L’industrie forestière est en piètre état, en région comme dans le reste de l’Amérique du Nord. Pourtant, elle semble vouloir se relever. En 2010, l’ancienne usine Temlam de Ville-Marie reprend vie sous l’entreprise LVL Global. Un vent d’espoir souffle sur la région en 2010, alors que les installations de Domtar sont achetées par une entreprise forestière montréalaise : Eacom. Toutefois, à peine un an après l’achat de ses nouvelles usines, Eacom ferme l’usine de Matagami, alors que celle de Val-d’Or ferme par intermittence. C’est également en 2011 que Tembec prend la décision de fermer son usine de Taschereau.
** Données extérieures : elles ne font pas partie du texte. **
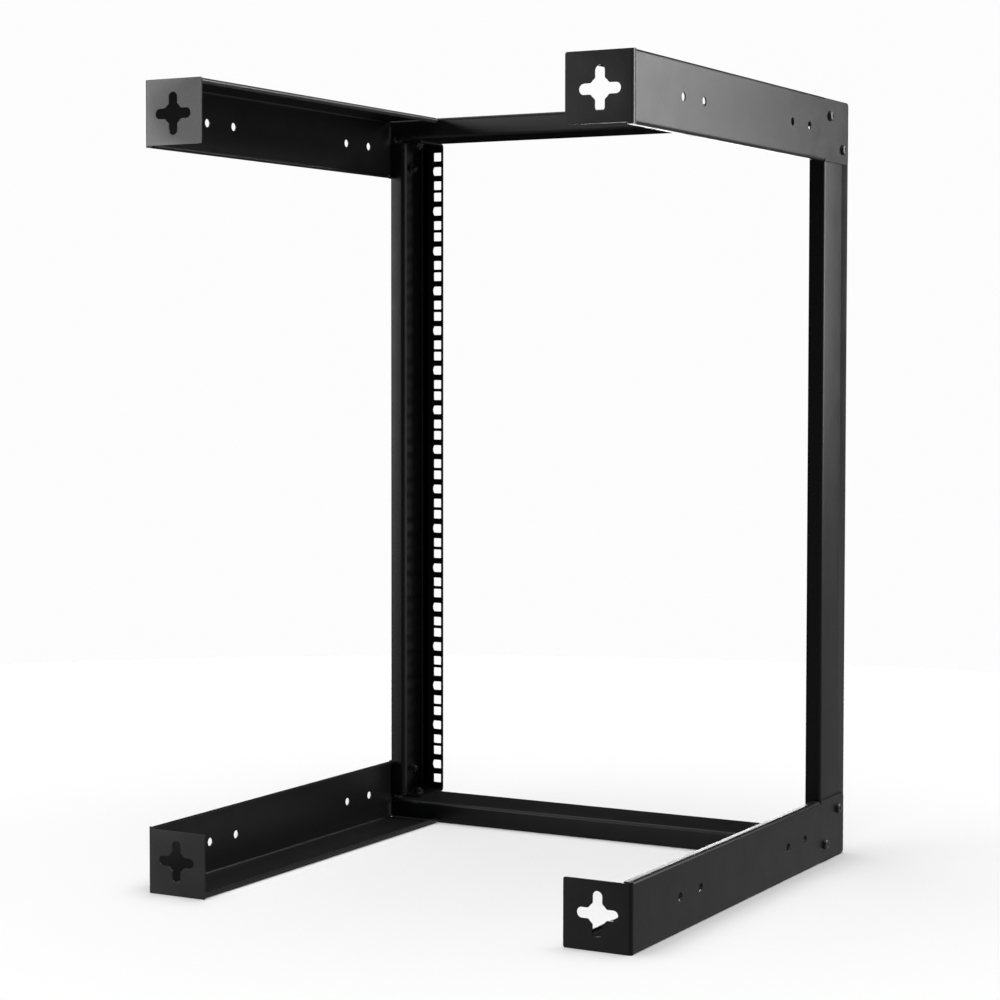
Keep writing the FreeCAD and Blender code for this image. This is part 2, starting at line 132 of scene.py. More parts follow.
def folded_sheet(name, loops, lines, fold, mirrored, material):
    """A sheet piece made as the real one is: cut flat, then folded.

    The blank (its outline and holes as loops of points, and the lines of its bends) is divided
    into triangles, and those outside the outline or in a hole are dropped. Fold gives a point of
    the folded piece from the place (u, v) on the blank and the lift above the sheet's middle. It
    is worked out twice, at half a plate above and below, and the two skins are joined round
    every cut edge. A small bevel on those edges is the way the coat rounds them.
    """
    first, edges = 0, []
    for loop in loops:
        ring = np.arange(first, first + len(loop))
        edges.append(np.stack([ring, np.roll(ring, -1)], 1))
        first += len(loop)
    edges.append(np.arange(first, first + 2 * len(lines)).reshape(-1, 2))
    points = np.concatenate(loops + [np.reshape(lines, (-1, 2))])
    flat, _, faces, *_ = delaunay_2d_cdt(points.tolist(), np.concatenate(edges).tolist(), [], 0, SAME_PLACE)
    flat = np.array(flat)
    faces = np.array(faces)
    faces = faces[inside(flat[faces].mean(axis=1), loops)]
    used, faces = np.unique(faces, return_inverse=True)
    flat, faces = flat[used], faces.reshape(-1, 3)
    if not mirrored:
        faces = faces[:, ::-1]

    outer = fold(flat[:, 0], flat[:, 1], PLATE / 2)
    inner = fold(flat[:, 0], flat[:, 1], -PLATE / 2)
    sides = np.concatenate([faces[:, [0, 1]], faces[:, [1, 2]], faces[:, [2, 0]]])
    keys = sides[:, 0] * len(flat) + sides[:, 1]
    back_keys = sides[:, 1] * len(flat) + sides[:, 0]
    rim = sides[~np.isin(back_keys, keys)]
    count = len(flat)
    walls = np.stack([rim[:, 1], rim[:, 0], rim[:, 0] + count, rim[:, 1] + count], 1)
    skins = np.concatenate([faces, faces[:, ::-1] + count])

    mesh = bpy.data.meshes.new(name)
    mesh.from_pydata(np.concatenate([outer, inner]) * MM, [], skins.tolist() + walls.tolist())
    mesh.polygons.foreach_set("use_smooth", np.ones(len(mesh.polygons), bool))
    mesh.materials.append(material)
    mesh.update()
    piece = bpy.data.objects.new(name, mesh)
    bpy.context.collection.objects.link(piece)
    rounding = piece.modifiers.new("coated edges", "BEVEL")
    rounding.width = COATED_EDGE * MM
    rounding.segments = 2
    rounding.use_clamp_overlap = False
    rounding.limit_method = "ANGLE"
    rounding.angle_limit = math.radians(COATED_ANGLE)
    rounding.harden_normals = True
    return piece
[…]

Puis, dans l’espoir de repartir sur de nouvelles bases, Abitibi-Bowater change de nom pour celui de Produits Forestiers Résolu.

En 2012, Tembec se doit de fermer temporairement son usine de La Sarre, mais investit tout de même 190 millions de dollars dans son usine de Témiscaming. Dans le but d’approvisionner l’usine du Témiscaming en copeaux, Tembec procède à la réouverture de l’usine de Béarn. La crise a poussé la communauté forestière à trouver de nouvelles niches économiques, de nouveaux produits à mettre sur le marché. C’est le cas de Lebel-sur-Quévillon, qui réussit à trouver un acheteur pour l’ancienne papetière de Domtar. Fortress Global Cellulose investit 100 millions de dollars dans la relance de cette usine, qui fabriquera un nouveau produit à partir de la pâte de bois : la rayonne.